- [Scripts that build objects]
══════════════════════════════

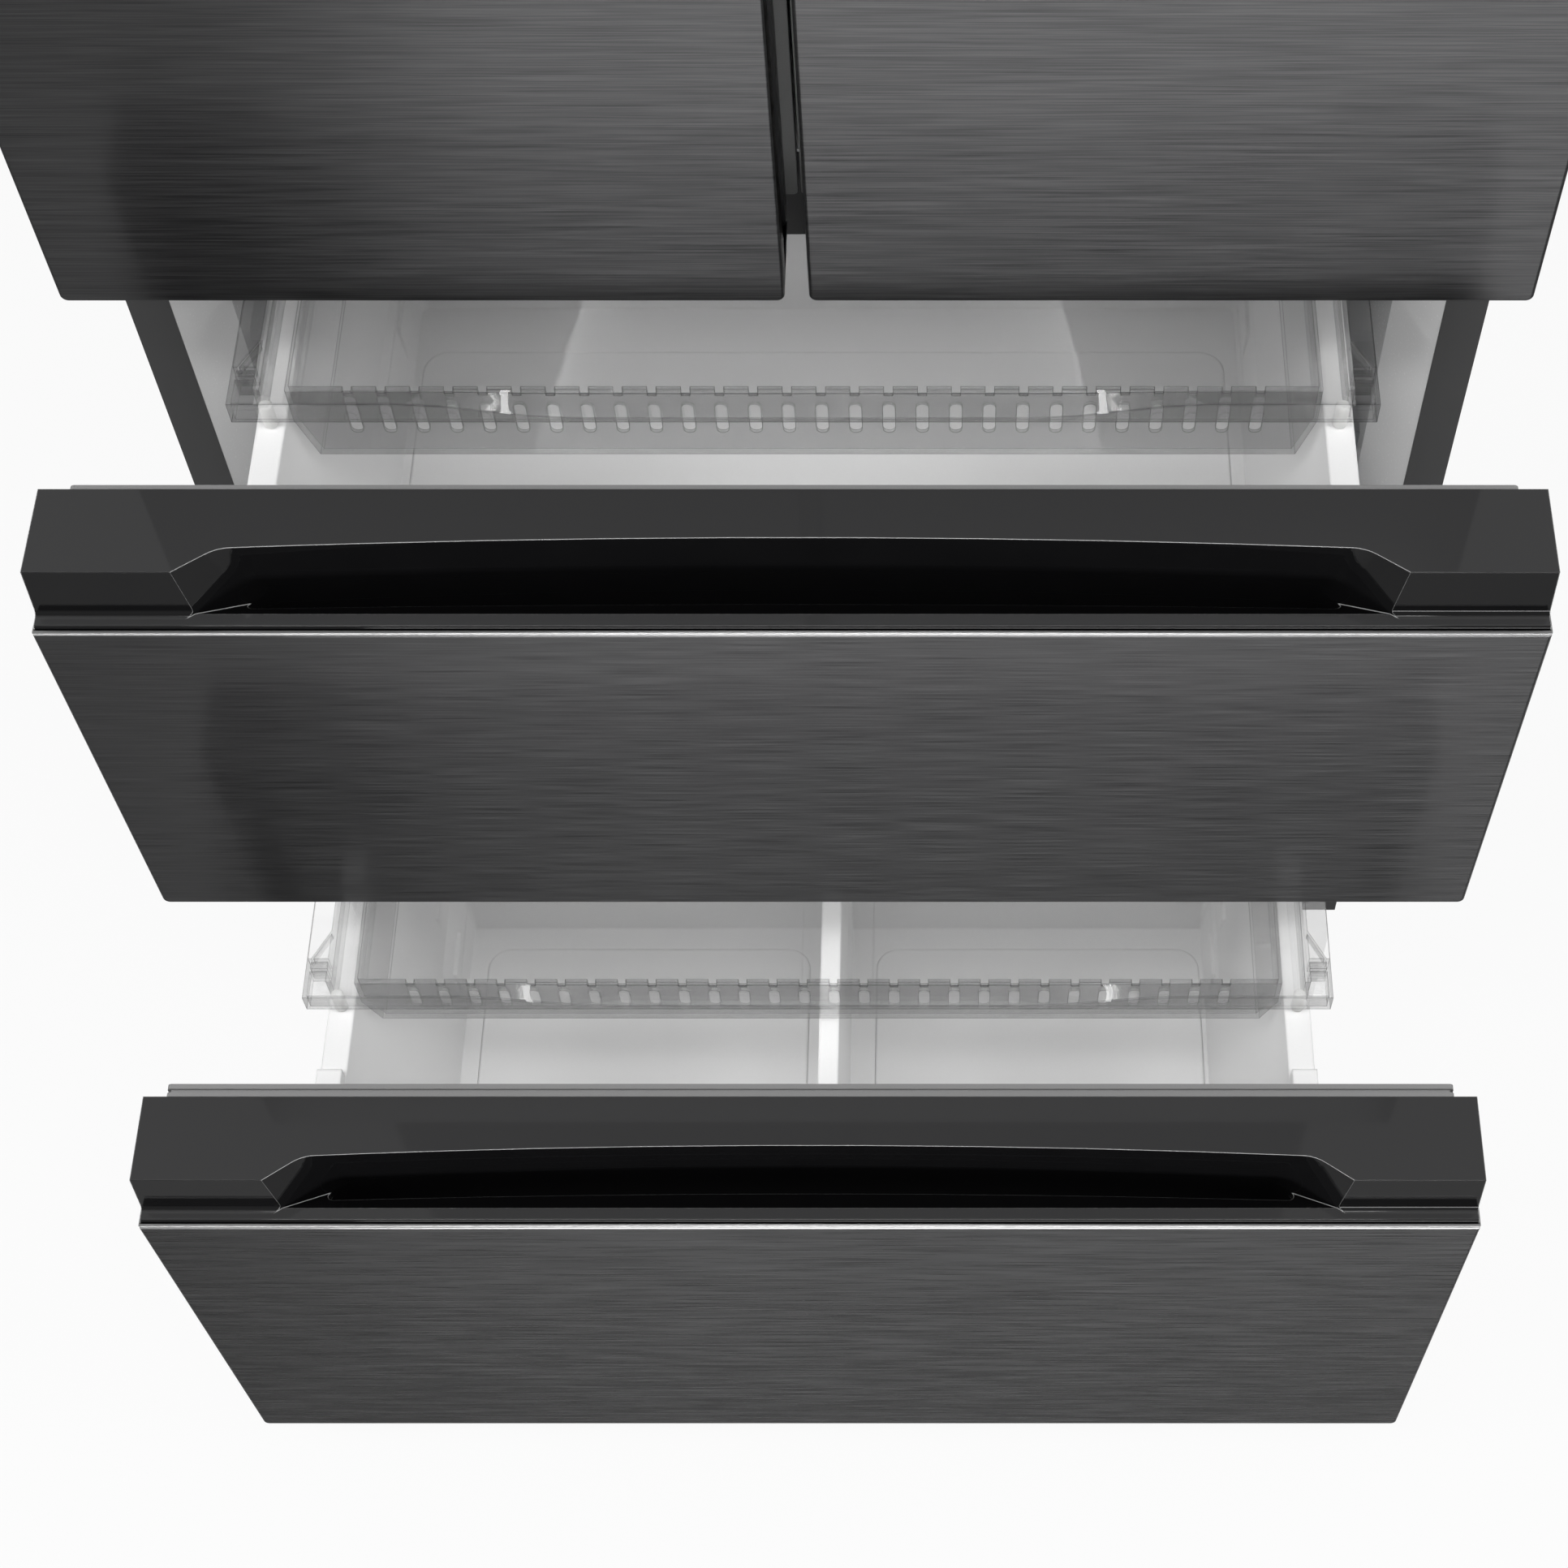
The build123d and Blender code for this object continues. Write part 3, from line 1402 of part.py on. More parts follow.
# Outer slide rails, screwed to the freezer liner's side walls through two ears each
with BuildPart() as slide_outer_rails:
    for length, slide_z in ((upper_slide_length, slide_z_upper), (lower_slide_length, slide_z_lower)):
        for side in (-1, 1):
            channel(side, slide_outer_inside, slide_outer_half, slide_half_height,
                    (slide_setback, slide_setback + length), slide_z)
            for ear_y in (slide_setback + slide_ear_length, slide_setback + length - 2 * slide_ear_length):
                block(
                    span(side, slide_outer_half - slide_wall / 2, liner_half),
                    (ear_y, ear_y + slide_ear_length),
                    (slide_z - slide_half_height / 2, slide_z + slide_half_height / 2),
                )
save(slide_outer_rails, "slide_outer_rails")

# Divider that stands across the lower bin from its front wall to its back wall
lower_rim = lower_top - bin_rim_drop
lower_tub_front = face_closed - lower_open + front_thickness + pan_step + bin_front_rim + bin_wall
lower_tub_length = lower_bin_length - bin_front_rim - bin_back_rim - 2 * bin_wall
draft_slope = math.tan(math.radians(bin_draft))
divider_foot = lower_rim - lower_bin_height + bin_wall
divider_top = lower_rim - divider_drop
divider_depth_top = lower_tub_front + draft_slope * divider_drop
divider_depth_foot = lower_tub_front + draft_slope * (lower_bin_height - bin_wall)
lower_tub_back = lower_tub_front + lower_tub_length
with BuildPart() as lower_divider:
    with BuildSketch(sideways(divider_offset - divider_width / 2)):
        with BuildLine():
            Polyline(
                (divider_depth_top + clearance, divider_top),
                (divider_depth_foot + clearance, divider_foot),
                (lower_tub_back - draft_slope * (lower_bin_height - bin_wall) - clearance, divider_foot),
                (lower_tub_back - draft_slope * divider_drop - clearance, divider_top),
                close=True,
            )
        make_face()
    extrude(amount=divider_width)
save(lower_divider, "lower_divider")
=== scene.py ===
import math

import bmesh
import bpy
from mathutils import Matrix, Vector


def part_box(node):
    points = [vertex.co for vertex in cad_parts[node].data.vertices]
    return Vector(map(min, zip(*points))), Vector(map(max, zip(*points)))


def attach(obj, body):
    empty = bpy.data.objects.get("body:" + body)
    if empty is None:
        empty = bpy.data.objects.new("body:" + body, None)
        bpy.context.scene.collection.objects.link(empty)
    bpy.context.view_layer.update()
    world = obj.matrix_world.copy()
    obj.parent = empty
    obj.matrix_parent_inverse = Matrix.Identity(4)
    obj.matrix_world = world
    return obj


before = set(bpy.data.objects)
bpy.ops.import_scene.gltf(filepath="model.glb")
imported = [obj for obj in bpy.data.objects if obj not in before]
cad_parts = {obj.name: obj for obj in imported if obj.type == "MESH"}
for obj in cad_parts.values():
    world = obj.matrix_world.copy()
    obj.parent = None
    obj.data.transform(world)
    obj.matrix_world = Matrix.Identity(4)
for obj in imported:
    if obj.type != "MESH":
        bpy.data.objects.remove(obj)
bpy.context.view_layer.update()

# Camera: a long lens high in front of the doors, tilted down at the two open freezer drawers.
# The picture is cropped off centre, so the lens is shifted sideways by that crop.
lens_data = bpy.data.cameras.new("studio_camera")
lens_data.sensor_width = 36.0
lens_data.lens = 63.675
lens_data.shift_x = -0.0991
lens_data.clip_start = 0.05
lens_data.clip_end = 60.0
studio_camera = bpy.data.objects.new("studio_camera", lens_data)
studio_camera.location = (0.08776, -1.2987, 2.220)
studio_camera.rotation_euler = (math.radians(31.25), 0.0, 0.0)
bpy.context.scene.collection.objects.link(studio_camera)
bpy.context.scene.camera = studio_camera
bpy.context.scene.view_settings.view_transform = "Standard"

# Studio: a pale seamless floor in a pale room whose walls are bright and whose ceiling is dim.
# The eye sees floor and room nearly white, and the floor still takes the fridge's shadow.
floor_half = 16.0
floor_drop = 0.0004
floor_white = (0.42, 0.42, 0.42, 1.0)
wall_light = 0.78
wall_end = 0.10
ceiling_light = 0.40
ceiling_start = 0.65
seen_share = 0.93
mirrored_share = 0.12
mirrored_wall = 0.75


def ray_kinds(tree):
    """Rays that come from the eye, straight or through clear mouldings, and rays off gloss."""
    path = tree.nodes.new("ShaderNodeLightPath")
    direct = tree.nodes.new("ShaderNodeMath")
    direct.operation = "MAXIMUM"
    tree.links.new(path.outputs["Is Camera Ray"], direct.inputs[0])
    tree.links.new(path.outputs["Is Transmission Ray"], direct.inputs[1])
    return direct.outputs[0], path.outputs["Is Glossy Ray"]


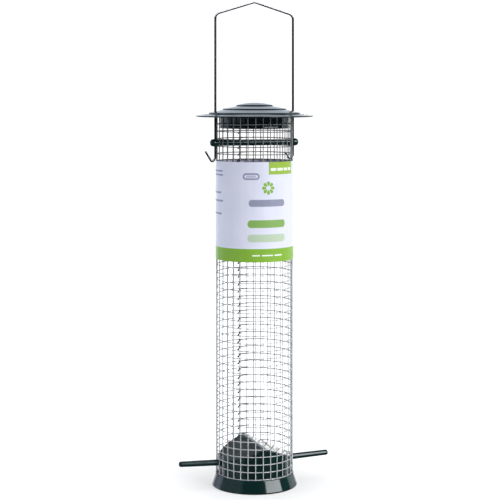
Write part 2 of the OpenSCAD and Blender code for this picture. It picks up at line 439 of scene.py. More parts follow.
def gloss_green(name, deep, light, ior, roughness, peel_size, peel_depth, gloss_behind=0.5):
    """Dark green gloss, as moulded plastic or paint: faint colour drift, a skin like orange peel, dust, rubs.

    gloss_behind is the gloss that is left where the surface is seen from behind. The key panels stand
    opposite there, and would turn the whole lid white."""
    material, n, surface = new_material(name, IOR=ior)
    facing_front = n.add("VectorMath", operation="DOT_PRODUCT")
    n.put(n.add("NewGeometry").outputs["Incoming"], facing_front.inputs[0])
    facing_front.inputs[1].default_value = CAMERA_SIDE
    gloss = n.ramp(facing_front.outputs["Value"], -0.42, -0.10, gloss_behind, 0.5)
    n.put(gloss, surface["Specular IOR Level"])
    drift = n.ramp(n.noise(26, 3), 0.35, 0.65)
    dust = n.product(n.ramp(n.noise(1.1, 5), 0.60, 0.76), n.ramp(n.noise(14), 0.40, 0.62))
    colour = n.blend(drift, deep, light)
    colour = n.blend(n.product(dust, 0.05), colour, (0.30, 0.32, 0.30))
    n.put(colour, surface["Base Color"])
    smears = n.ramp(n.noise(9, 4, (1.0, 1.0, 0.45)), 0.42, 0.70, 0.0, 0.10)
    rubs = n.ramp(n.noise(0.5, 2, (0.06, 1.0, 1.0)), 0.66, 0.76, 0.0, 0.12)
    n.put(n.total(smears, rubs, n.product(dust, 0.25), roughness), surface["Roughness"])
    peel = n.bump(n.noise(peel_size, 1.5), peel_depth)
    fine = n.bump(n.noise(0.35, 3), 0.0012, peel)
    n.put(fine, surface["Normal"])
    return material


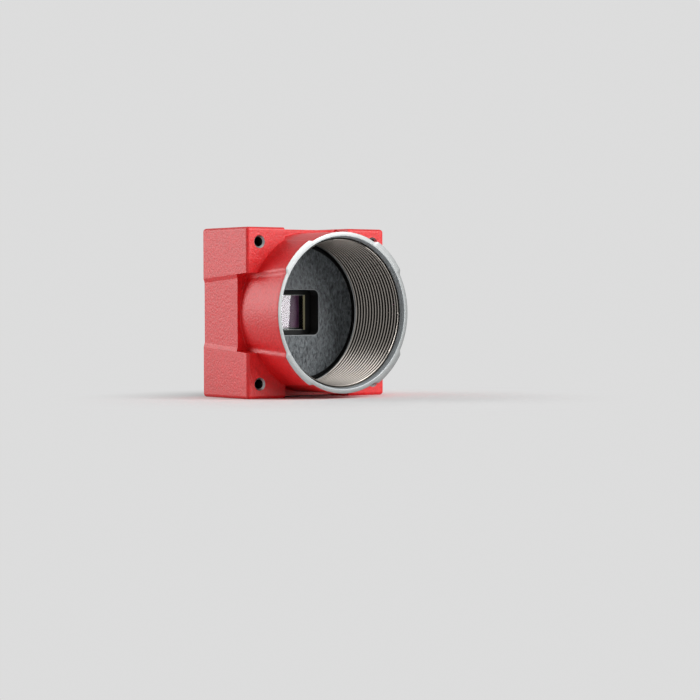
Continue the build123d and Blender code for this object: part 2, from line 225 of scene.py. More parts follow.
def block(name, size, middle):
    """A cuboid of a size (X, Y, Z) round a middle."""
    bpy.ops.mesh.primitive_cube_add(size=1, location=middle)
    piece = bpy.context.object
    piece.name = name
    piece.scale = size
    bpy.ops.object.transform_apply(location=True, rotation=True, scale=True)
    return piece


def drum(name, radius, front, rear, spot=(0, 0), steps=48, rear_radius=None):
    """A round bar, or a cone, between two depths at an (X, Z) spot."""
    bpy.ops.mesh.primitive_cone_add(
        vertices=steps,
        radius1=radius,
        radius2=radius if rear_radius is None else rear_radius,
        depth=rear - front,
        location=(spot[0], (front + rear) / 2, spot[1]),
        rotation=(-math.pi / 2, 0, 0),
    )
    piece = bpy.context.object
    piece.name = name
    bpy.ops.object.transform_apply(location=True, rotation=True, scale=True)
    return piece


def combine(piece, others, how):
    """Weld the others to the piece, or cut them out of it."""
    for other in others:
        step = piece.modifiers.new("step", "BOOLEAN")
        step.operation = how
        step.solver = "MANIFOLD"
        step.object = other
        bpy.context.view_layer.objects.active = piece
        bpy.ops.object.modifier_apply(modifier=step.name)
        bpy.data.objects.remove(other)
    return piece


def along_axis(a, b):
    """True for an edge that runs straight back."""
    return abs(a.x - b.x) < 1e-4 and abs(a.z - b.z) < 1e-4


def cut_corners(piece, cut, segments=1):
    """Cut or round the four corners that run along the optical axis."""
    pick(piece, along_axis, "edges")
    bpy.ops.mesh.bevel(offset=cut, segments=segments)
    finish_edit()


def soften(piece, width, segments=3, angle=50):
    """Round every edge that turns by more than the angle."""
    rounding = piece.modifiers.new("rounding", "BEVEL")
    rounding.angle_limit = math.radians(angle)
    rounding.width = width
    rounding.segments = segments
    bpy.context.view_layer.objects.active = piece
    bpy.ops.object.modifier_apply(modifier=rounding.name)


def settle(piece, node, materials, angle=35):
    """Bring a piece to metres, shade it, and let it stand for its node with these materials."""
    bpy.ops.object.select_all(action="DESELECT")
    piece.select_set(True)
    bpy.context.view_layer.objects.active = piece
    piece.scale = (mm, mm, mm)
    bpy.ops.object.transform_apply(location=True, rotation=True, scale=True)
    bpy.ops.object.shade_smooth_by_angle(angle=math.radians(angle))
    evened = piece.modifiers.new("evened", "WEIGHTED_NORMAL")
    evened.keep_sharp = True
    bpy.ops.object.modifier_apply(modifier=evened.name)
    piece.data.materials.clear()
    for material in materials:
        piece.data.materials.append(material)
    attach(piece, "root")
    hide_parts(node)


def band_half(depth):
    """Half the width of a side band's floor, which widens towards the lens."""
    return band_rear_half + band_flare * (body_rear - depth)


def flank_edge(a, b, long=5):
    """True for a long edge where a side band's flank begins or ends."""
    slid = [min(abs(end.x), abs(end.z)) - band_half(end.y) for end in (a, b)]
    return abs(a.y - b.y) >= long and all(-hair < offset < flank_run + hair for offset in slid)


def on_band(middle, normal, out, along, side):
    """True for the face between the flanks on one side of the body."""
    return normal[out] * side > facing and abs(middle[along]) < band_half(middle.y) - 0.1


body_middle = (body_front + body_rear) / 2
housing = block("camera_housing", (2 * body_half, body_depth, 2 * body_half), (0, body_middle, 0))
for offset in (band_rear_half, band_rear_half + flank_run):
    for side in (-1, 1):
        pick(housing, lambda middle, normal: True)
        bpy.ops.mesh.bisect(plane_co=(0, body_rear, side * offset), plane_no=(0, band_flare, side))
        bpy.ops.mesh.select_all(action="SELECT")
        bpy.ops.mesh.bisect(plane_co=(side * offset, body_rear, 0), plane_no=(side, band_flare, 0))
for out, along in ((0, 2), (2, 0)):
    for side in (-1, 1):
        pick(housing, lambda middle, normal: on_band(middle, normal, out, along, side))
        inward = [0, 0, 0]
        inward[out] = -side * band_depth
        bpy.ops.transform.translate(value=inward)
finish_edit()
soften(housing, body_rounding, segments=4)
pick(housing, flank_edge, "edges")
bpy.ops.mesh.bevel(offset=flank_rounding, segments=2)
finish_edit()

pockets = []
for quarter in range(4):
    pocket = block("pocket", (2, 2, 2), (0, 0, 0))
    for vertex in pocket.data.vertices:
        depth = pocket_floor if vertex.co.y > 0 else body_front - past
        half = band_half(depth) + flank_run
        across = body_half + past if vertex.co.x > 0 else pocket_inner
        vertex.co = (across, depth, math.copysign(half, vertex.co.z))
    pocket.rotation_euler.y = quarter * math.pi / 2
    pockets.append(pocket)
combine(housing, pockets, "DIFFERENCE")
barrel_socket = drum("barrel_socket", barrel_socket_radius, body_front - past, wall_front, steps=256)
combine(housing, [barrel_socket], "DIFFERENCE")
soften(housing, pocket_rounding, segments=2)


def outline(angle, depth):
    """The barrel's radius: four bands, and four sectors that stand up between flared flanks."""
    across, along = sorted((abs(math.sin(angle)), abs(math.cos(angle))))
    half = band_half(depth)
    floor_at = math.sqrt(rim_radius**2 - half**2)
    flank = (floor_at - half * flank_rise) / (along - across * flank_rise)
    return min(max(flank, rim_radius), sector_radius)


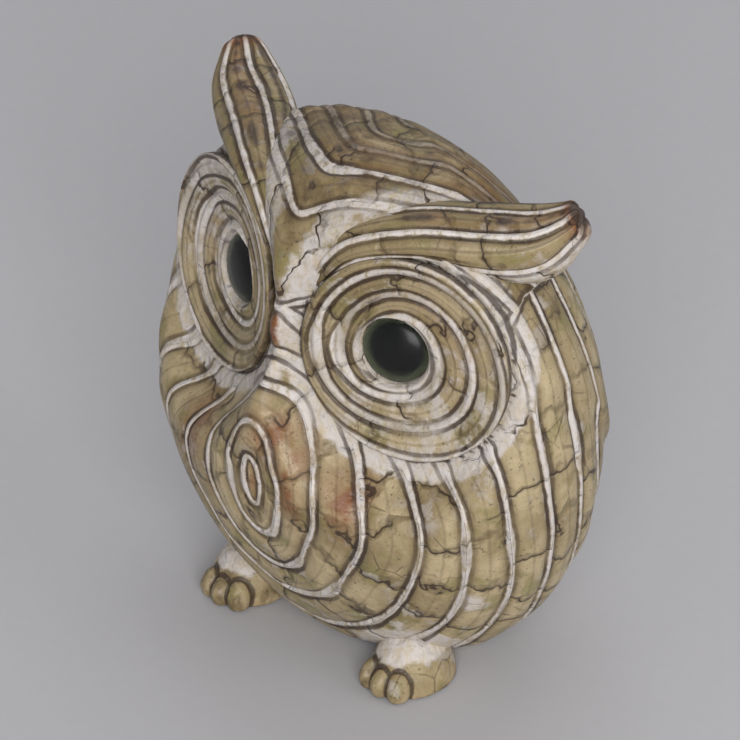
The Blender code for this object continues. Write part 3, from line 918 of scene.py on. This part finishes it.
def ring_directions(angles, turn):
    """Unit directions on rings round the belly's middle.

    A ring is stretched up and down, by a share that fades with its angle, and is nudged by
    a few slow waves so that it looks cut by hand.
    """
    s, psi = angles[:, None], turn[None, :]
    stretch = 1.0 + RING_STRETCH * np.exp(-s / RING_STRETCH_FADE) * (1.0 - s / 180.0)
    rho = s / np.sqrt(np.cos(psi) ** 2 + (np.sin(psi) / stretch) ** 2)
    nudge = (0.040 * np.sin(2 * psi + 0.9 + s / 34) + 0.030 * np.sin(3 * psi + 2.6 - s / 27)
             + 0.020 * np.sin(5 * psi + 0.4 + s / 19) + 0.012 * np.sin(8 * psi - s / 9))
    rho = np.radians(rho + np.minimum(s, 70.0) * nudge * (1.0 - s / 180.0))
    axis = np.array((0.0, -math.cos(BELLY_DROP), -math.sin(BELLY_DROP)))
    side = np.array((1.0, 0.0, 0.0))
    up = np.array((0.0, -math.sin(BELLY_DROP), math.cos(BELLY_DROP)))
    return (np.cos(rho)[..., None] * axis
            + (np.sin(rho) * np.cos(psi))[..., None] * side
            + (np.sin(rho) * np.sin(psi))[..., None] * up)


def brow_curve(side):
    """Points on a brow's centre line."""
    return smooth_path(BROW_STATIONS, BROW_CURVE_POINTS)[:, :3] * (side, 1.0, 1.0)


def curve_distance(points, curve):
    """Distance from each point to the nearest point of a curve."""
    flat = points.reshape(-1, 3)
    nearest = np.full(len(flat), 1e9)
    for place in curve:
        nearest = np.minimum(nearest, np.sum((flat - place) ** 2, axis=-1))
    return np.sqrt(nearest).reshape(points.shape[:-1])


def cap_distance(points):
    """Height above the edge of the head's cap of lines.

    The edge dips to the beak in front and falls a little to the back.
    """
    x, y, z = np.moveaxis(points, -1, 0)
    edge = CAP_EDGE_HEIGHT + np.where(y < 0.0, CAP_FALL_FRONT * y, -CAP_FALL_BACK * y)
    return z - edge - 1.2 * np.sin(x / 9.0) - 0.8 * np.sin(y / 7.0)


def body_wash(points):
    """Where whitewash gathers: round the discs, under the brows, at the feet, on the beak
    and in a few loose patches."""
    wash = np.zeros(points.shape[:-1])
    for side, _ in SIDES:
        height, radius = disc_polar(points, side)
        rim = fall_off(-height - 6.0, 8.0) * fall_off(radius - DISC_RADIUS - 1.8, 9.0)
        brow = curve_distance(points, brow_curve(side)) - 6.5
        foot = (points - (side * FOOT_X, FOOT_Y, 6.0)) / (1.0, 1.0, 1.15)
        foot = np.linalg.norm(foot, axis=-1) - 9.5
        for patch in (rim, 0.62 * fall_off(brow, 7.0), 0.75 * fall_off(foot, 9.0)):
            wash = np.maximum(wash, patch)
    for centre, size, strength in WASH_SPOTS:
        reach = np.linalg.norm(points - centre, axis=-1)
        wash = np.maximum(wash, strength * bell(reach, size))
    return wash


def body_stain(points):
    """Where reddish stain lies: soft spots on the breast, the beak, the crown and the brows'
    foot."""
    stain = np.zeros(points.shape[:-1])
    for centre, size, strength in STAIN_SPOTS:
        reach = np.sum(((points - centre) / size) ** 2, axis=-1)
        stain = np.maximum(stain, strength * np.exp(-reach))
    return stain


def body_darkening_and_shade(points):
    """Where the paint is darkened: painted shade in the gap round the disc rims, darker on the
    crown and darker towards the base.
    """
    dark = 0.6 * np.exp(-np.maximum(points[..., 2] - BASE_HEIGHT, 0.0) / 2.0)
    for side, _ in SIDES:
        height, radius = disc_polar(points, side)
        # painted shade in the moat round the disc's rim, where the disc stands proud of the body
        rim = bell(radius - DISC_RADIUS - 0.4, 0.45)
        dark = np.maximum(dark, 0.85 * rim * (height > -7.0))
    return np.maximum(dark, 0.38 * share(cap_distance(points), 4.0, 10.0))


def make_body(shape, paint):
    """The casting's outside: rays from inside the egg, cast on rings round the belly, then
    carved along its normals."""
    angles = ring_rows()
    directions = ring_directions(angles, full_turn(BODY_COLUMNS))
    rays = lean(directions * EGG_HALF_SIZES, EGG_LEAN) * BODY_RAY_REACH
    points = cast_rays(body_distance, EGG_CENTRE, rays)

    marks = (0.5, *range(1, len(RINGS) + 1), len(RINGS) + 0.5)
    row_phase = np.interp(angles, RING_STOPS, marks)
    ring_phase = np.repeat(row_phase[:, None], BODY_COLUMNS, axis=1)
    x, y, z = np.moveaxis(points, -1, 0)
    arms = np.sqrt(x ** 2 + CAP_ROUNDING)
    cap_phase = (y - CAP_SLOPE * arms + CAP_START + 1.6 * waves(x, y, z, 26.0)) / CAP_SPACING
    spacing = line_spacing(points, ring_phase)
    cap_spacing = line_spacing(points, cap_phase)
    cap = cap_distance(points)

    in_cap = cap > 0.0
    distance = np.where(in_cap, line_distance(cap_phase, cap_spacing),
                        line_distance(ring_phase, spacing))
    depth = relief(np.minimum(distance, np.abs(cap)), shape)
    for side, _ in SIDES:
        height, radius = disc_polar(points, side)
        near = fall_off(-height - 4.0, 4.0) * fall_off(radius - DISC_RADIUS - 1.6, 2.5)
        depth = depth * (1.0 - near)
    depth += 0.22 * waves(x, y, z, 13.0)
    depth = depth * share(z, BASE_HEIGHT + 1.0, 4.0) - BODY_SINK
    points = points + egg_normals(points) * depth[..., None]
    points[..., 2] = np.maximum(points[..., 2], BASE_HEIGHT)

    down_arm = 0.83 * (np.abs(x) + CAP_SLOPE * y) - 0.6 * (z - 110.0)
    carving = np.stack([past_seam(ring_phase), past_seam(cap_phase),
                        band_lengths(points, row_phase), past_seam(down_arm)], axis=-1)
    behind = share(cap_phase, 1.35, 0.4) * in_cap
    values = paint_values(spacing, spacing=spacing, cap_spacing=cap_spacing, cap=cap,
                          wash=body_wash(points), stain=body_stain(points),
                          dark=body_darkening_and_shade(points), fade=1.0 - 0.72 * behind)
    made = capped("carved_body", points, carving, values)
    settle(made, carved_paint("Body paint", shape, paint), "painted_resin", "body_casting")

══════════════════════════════

- [Short problem] Copy out exactly the lines from the one containing "divider_foot = lower_rim" to the one containing "obj.matrix_parent_inverse = Matrix.Identity(4)", both ends inclusive.

- [Answer for the task]
divider_foot = lower_rim - lower_bin_height + bin_wall
divider_top = lower_rim - divider_drop
divider_depth_top = lower_tub_front + draft_slope * divider_drop
divider_depth_foot = lower_tub_front + draft_slope * (lower_bin_height - bin_wall)
lower_tub_back = lower_tub_front + lower_tub_length
with BuildPart() as lower_divider:
    with BuildSketch(sideways(divider_offset - divider_width / 2)):
        with BuildLine():
            Polyline(
                (divider_depth_top + clearance, divider_top),
                (divider_depth_foot + clearance, divider_foot),
                (lower_tub_back - draft_slope * (lower_bin_height - bin_wall) - clearance, divider_foot),
                (lower_tub_back - draft_slope * divider_drop - clearance, divider_top),
                close=True,
            )
        make_face()
    extrude(amount=divider_width)
save(lower_divider, "lower_divider")
=== scene.py ===
import math

import bmesh
import bpy
from mathutils import Matrix, Vector


def part_box(node):
    points = [vertex.co for vertex in cad_parts[node].data.vertices]
    return Vector(map(min, zip(*points))), Vector(map(max, zip(*points)))


def attach(obj, body):
    empty = bpy.data.objects.get("body:" + body)
    if empty is None:
        empty = bpy.data.objects.new("body:" + body, None)
        bpy.context.scene.collection.objects.link(empty)
    bpy.context.view_layer.update()
    world = obj.matrix_world.copy()
    obj.parent = empty
    obj.matrix_parent_inverse = Matrix.Identity(4)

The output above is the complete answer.